## REQUEST
Select the lines of the records containing the word "object" and list them.
-*-
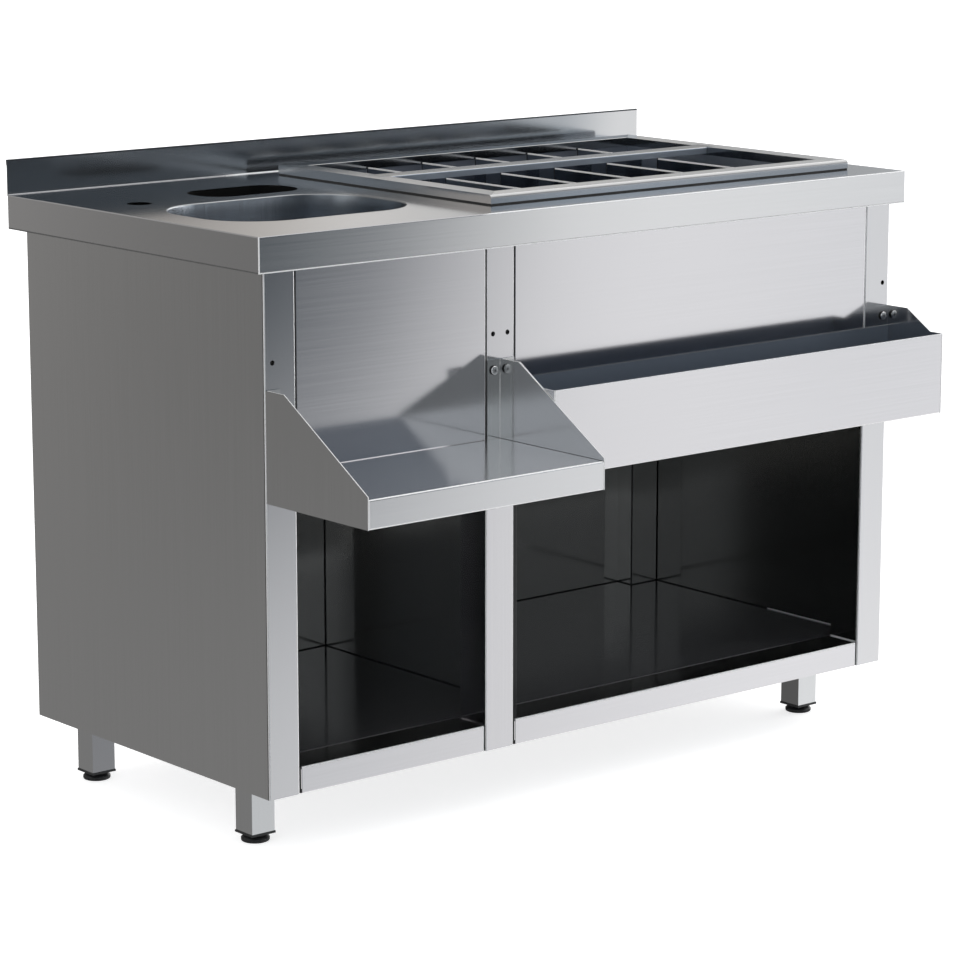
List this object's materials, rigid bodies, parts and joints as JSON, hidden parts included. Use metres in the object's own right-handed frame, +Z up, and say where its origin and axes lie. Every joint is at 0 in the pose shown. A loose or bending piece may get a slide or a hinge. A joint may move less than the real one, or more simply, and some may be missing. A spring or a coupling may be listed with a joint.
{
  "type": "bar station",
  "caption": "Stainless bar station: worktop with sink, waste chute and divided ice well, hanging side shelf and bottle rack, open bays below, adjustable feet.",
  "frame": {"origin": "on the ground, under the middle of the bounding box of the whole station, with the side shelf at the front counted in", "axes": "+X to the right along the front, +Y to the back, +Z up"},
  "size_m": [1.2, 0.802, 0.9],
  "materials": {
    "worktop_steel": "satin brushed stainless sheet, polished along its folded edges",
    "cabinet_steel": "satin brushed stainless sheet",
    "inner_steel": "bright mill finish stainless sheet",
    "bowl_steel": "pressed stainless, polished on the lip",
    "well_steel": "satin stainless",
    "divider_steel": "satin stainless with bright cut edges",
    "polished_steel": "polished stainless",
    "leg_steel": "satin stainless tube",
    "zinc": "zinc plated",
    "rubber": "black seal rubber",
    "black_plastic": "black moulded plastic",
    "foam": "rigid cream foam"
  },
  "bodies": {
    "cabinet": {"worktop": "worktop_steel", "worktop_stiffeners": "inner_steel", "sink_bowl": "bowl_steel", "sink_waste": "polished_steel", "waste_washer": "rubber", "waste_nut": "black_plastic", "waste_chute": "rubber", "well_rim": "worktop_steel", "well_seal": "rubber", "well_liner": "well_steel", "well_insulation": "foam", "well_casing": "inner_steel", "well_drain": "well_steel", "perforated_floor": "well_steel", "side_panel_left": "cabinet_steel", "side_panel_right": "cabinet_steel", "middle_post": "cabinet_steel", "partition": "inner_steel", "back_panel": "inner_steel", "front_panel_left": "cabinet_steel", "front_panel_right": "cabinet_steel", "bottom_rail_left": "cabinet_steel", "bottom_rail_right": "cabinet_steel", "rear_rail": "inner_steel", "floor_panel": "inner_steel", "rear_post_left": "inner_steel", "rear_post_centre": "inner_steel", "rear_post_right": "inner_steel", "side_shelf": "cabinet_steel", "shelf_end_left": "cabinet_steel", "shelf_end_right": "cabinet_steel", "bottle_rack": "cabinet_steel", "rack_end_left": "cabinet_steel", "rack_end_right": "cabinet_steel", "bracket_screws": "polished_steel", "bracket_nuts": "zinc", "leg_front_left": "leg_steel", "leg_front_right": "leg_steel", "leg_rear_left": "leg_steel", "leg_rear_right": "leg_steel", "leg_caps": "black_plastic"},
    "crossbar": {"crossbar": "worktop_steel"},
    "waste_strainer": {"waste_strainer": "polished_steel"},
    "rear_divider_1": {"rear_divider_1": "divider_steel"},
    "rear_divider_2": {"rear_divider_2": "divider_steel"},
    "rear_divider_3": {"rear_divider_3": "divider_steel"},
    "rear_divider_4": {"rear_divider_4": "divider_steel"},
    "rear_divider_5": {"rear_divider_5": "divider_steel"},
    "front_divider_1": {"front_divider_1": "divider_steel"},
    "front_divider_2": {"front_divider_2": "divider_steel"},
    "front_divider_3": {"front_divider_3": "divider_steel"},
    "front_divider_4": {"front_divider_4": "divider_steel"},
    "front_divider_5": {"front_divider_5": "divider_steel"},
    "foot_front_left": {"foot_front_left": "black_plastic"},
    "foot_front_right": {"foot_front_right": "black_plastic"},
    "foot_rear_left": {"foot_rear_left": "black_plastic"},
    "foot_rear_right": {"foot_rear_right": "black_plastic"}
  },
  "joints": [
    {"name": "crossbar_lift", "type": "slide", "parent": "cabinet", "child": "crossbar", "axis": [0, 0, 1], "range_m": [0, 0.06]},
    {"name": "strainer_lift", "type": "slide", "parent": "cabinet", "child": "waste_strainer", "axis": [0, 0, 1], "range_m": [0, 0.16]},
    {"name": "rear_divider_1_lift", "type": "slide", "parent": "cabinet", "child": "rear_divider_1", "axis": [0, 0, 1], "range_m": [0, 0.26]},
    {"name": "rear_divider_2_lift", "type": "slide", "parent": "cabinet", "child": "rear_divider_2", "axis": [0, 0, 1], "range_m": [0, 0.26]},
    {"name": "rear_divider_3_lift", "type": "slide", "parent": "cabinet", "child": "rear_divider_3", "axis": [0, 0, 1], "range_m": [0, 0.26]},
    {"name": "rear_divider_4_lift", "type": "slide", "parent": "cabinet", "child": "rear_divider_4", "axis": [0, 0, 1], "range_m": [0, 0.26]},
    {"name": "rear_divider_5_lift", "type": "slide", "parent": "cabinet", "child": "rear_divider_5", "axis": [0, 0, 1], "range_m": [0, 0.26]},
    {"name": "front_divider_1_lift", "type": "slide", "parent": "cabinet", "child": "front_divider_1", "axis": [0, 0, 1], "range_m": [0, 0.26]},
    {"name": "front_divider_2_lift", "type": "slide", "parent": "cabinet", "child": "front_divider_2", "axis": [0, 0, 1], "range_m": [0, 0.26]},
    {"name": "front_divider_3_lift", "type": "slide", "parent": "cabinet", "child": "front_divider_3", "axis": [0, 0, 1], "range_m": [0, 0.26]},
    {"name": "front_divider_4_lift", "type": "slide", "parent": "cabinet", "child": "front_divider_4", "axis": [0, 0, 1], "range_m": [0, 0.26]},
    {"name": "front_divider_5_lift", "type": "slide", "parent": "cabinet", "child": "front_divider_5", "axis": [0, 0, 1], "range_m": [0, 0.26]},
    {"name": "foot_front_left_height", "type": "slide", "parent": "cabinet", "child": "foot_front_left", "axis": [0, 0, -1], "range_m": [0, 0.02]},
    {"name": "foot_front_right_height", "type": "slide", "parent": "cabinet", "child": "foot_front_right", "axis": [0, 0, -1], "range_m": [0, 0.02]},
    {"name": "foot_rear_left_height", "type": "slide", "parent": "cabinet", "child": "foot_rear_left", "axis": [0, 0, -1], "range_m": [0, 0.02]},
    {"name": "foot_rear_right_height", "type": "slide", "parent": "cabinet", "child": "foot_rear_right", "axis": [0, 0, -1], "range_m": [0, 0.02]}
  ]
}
-*-
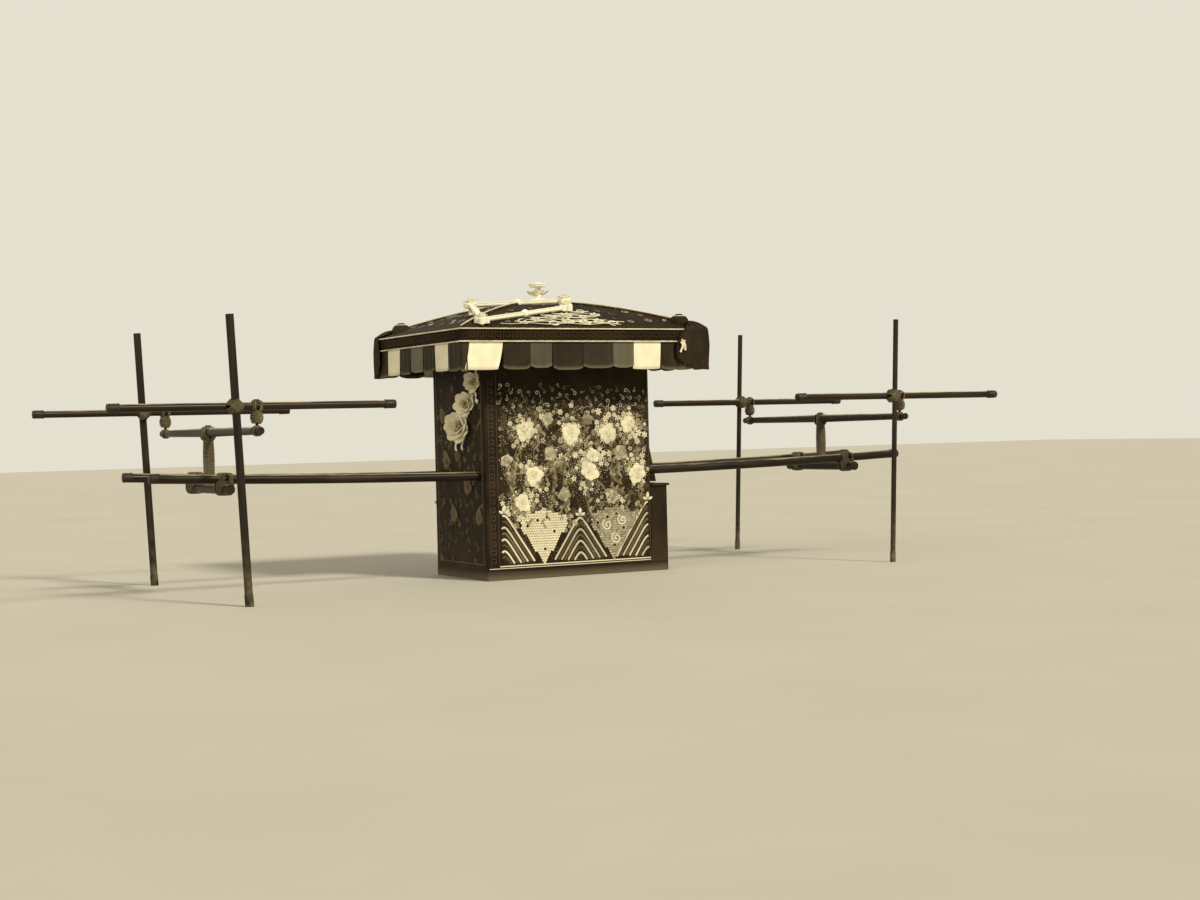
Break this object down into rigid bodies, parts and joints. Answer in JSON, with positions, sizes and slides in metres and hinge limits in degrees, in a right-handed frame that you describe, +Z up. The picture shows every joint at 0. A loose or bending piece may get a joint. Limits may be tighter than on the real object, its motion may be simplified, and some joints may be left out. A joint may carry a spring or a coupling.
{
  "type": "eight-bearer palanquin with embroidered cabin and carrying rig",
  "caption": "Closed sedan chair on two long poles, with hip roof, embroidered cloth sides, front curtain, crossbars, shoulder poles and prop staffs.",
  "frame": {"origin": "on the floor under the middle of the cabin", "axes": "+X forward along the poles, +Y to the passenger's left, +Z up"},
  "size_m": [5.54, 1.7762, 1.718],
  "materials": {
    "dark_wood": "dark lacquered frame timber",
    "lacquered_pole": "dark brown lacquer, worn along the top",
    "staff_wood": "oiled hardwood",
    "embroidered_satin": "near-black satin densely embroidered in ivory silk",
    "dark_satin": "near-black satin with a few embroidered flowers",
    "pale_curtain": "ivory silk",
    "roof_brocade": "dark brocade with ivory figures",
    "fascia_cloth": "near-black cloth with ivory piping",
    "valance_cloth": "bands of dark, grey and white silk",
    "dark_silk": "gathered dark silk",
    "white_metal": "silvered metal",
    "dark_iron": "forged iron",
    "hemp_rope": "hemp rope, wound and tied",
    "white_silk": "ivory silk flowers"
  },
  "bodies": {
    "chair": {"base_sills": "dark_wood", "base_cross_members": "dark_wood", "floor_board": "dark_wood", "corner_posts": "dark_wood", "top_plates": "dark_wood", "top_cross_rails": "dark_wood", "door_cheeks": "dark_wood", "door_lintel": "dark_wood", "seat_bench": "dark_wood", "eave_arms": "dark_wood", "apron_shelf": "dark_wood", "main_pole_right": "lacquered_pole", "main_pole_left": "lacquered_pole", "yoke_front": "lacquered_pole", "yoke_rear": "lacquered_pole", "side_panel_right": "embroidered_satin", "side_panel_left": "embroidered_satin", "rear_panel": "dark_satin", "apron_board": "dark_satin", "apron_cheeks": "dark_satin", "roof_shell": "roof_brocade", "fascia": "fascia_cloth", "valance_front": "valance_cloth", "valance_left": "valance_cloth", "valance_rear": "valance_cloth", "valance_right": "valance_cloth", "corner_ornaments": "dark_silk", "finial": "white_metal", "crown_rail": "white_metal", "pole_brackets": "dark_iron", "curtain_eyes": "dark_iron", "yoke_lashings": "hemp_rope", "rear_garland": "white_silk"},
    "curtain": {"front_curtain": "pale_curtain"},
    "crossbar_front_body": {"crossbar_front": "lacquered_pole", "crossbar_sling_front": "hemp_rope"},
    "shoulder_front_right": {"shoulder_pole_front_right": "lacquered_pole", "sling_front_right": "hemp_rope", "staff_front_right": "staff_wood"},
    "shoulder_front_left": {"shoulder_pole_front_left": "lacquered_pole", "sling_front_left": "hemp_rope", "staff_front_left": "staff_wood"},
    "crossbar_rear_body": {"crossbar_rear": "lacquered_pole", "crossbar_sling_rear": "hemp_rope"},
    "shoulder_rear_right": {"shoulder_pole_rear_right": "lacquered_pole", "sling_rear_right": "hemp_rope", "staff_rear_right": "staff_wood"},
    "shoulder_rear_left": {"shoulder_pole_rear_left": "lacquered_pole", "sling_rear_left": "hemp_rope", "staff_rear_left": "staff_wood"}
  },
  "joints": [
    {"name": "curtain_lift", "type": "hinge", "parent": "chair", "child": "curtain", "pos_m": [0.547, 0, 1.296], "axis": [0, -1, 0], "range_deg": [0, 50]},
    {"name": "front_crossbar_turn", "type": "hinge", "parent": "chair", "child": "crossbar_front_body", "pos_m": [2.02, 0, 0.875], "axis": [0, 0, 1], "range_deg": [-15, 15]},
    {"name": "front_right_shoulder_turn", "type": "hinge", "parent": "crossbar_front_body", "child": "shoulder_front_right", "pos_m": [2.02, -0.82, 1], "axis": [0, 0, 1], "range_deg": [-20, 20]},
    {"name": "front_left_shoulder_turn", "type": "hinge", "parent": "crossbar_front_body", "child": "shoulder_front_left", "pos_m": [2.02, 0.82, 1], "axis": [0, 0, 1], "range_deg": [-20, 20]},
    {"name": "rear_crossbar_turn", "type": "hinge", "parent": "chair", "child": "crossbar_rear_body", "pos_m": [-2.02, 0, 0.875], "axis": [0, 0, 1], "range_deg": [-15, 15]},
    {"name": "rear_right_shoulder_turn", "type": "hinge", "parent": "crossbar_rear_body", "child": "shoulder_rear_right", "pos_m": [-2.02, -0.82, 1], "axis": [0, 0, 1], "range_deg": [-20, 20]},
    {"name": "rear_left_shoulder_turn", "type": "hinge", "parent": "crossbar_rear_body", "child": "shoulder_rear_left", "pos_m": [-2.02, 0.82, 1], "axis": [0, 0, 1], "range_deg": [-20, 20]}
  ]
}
-*-
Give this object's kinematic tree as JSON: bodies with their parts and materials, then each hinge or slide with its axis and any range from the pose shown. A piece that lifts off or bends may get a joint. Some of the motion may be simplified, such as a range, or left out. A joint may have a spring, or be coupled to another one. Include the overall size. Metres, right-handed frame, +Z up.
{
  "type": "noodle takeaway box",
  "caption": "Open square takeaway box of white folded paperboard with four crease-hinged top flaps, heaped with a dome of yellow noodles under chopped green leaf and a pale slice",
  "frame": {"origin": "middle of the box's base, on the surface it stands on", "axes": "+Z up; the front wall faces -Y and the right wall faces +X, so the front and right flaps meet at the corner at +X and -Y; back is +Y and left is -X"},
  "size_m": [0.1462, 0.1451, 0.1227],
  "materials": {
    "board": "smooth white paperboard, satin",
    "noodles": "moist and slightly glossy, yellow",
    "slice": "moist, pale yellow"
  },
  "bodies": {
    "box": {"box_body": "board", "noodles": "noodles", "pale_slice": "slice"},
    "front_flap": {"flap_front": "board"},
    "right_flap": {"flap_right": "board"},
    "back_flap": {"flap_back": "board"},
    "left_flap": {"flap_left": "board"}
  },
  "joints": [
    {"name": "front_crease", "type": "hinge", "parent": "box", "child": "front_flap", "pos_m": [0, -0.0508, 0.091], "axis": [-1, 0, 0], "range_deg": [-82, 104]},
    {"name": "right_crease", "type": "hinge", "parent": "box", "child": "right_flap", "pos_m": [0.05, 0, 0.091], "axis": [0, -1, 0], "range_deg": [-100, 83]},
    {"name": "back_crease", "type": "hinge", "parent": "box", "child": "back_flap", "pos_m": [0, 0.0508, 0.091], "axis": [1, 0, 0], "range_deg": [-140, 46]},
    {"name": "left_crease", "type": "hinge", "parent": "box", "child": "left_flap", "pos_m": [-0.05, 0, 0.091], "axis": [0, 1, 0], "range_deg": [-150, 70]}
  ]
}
-*-
## RESPONSE TO THIS TASK
List this object's materials, rigid bodies, parts and joints as JSON, hidden parts included. Use metres in the object's own right-handed frame, +Z up, and say where its origin and axes lie. Every joint is at 0 in the pose shown. A loose or bending piece may get a slide or a hinge. A joint may move less than the real one, or more simply, and some may be missing. A spring or a coupling may be listed with a joint.
Break this object down into rigid bodies, parts and joints. Answer in JSON, with positions, sizes and slides in metres and hinge limits in degrees, in a right-handed frame that you describe, +Z up. The picture shows every joint at 0. A loose or bending piece may get a joint. Limits may be tighter than on the real object, its motion may be simplified, and some joints may be left out. A joint may carry a spring or a coupling.
Give this object's kinematic tree as JSON: bodies with their parts and materials, then each hinge or slide with its axis and any range from the pose shown. A piece that lifts off or bends may get a joint. Some of the motion may be simplified, such as a range, or left out. A joint may have a spring, or be coupled to another one. Include the overall size. Metres, right-handed frame, +Z up.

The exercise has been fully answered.